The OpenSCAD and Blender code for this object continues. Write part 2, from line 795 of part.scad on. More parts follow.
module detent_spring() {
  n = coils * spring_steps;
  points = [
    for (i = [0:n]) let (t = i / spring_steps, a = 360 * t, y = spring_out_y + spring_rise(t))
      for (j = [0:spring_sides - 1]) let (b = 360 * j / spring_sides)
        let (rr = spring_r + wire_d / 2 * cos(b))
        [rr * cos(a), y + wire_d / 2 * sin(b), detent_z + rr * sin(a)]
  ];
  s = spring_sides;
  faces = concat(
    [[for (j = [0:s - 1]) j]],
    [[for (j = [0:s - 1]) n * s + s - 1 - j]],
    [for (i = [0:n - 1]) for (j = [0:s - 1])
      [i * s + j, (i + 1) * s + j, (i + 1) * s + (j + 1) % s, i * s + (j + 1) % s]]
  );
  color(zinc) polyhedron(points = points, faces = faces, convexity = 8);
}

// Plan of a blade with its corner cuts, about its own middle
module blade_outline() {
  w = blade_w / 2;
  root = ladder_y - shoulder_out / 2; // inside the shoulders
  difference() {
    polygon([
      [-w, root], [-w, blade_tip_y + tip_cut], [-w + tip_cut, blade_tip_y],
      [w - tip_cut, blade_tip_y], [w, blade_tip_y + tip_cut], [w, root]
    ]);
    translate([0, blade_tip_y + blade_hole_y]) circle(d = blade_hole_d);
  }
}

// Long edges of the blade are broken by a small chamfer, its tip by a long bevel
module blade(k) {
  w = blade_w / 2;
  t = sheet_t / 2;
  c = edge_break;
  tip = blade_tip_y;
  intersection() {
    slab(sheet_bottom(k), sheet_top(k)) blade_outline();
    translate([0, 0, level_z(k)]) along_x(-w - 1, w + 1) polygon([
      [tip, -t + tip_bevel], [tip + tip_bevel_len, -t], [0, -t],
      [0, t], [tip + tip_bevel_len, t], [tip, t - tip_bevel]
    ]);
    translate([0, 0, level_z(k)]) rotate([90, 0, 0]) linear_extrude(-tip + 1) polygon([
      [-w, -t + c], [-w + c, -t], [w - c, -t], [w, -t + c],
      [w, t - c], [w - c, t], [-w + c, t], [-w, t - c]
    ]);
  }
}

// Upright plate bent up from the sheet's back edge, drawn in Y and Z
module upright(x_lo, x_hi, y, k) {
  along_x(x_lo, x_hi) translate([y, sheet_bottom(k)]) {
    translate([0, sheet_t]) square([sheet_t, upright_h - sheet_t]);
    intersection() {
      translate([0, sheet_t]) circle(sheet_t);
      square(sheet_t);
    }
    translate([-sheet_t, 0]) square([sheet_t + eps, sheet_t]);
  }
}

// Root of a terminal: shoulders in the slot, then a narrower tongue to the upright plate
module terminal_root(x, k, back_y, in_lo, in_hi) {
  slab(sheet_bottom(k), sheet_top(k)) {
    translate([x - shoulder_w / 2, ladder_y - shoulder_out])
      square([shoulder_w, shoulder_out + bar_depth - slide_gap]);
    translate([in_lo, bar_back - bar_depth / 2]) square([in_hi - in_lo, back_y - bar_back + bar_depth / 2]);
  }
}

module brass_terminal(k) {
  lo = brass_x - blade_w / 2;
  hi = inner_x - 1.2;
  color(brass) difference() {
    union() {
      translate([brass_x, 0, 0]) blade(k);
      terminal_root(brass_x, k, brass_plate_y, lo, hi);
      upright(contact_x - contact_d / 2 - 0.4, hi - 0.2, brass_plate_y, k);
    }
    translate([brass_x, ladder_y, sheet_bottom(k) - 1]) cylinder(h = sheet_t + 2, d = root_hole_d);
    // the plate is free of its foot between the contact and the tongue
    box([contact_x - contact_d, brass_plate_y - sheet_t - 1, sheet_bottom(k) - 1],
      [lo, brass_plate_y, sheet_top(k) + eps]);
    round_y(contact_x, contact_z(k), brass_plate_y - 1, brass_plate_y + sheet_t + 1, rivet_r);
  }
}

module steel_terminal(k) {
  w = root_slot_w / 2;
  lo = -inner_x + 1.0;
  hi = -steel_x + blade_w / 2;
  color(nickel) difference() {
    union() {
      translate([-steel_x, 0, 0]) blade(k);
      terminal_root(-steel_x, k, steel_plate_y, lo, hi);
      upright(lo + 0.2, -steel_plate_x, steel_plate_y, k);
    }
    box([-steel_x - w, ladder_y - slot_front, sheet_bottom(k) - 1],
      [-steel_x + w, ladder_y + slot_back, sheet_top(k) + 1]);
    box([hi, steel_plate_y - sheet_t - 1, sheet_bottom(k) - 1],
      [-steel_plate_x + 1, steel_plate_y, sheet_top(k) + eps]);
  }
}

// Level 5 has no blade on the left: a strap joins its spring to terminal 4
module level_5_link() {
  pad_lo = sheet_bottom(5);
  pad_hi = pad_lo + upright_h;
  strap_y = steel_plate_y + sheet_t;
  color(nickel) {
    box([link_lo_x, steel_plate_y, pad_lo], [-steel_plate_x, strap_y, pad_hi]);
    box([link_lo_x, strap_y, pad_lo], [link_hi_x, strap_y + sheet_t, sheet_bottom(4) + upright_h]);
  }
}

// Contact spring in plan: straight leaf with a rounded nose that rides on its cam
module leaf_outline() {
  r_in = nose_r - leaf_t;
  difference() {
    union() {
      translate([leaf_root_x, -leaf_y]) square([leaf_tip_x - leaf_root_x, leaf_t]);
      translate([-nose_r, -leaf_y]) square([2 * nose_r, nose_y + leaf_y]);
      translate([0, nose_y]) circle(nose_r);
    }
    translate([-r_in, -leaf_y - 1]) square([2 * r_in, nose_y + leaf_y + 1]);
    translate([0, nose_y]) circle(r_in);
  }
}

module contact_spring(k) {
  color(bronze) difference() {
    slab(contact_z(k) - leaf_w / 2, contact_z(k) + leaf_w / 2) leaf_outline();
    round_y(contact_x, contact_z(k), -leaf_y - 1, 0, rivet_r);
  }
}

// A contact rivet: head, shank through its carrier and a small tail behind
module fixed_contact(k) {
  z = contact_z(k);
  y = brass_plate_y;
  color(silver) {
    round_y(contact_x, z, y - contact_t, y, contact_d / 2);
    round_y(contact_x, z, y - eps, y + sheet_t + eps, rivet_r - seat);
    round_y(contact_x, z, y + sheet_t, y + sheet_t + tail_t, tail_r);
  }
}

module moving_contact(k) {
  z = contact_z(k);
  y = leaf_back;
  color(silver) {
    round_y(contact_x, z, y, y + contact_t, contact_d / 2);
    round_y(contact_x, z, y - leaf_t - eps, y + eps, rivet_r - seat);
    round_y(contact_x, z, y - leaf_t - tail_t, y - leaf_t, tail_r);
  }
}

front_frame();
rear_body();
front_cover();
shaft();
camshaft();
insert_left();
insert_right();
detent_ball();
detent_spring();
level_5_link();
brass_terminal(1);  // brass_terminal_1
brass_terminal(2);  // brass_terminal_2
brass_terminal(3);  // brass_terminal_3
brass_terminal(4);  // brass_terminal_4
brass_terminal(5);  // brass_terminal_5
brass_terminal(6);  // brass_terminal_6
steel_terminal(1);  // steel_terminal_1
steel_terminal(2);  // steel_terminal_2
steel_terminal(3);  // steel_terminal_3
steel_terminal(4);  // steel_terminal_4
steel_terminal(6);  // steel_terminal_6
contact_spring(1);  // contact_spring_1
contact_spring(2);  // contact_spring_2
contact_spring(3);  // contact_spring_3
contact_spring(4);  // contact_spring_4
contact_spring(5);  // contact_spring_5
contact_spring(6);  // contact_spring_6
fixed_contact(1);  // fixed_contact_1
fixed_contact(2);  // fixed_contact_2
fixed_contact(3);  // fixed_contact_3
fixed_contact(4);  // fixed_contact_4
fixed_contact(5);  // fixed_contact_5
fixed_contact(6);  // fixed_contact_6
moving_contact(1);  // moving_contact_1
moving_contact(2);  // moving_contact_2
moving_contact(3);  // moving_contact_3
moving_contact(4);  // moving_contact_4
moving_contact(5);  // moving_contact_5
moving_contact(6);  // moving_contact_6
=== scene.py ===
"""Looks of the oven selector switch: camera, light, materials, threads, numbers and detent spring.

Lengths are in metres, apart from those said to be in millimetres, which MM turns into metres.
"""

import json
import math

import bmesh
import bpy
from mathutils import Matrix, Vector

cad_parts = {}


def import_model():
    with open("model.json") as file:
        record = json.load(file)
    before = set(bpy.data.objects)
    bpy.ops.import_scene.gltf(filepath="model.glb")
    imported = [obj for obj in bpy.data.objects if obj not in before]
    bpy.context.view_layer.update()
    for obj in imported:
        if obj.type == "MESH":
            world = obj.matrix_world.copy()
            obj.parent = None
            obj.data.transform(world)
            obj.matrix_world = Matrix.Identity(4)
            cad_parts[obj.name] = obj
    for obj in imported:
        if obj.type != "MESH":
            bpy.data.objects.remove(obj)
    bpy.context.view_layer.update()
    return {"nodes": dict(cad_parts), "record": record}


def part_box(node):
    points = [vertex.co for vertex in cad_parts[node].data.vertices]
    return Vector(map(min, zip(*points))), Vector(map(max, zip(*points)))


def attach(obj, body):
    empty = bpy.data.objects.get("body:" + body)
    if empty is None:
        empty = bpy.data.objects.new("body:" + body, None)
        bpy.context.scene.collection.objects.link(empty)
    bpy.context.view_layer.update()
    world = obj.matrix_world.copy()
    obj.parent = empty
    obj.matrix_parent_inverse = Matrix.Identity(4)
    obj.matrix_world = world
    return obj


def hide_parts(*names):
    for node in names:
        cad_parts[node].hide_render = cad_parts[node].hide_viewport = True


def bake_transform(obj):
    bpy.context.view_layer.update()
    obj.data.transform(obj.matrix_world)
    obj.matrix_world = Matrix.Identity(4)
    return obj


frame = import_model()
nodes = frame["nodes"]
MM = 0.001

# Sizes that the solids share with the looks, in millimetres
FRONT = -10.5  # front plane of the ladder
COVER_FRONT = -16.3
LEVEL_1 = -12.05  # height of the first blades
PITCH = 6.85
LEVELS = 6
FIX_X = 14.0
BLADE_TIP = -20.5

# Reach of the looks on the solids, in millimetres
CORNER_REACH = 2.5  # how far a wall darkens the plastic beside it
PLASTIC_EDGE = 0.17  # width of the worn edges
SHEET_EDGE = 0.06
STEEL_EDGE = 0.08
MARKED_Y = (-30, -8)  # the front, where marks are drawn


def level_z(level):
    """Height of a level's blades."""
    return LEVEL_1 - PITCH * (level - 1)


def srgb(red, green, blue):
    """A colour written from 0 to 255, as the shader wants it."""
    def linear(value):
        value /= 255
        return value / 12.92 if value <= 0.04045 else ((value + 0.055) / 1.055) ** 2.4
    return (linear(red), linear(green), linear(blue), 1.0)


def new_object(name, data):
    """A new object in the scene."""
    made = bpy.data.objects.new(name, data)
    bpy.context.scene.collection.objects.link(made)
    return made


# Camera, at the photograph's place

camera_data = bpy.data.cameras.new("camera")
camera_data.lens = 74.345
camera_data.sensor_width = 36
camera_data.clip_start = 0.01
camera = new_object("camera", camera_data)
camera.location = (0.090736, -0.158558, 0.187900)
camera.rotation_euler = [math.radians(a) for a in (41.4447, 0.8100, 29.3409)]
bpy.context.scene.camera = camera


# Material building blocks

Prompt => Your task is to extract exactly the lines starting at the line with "detent_spring();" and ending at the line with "cad_parts[obj.name] = obj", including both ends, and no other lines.

Answer to the exercise =>
detent_spring();
level_5_link();
brass_terminal(1);  // brass_terminal_1
brass_terminal(2);  // brass_terminal_2
brass_terminal(3);  // brass_terminal_3
brass_terminal(4);  // brass_terminal_4
brass_terminal(5);  // brass_terminal_5
brass_terminal(6);  // brass_terminal_6
steel_terminal(1);  // steel_terminal_1
steel_terminal(2);  // steel_terminal_2
steel_terminal(3);  // steel_terminal_3
steel_terminal(4);  // steel_terminal_4
steel_terminal(6);  // steel_terminal_6
contact_spring(1);  // contact_spring_1
contact_spring(2);  // contact_spring_2
contact_spring(3);  // contact_spring_3
contact_spring(4);  // contact_spring_4
contact_spring(5);  // contact_spring_5
contact_spring(6);  // contact_spring_6
fixed_contact(1);  // fixed_contact_1
fixed_contact(2);  // fixed_contact_2
fixed_contact(3);  // fixed_contact_3
fixed_contact(4);  // fixed_contact_4
fixed_contact(5);  // fixed_contact_5
fixed_contact(6);  // fixed_contact_6
moving_contact(1);  // moving_contact_1
moving_contact(2);  // moving_contact_2
moving_contact(3);  // moving_contact_3
moving_contact(4);  // moving_contact_4
moving_contact(5);  // moving_contact_5
moving_contact(6);  // moving_contact_6
=== scene.py ===
"""Looks of the oven selector switch: camera, light, materials, threads, numbers and detent spring.

Lengths are in metres, apart from those said to be in millimetres, which MM turns into metres.
"""

import json
import math

import bmesh
import bpy
from mathutils import Matrix, Vector

cad_parts = {}


def import_model():
    with open("model.json") as file:
        record = json.load(file)
    before = set(bpy.data.objects)
    bpy.ops.import_scene.gltf(filepath="model.glb")
    imported = [obj for obj in bpy.data.objects if obj not in before]
    bpy.context.view_layer.update()
    for obj in imported:
        if obj.type == "MESH":
            world = obj.matrix_world.copy()
            obj.parent = None
            obj.data.transform(world)
            obj.matrix_world = Matrix.Identity(4)
            cad_parts[obj.name] = obj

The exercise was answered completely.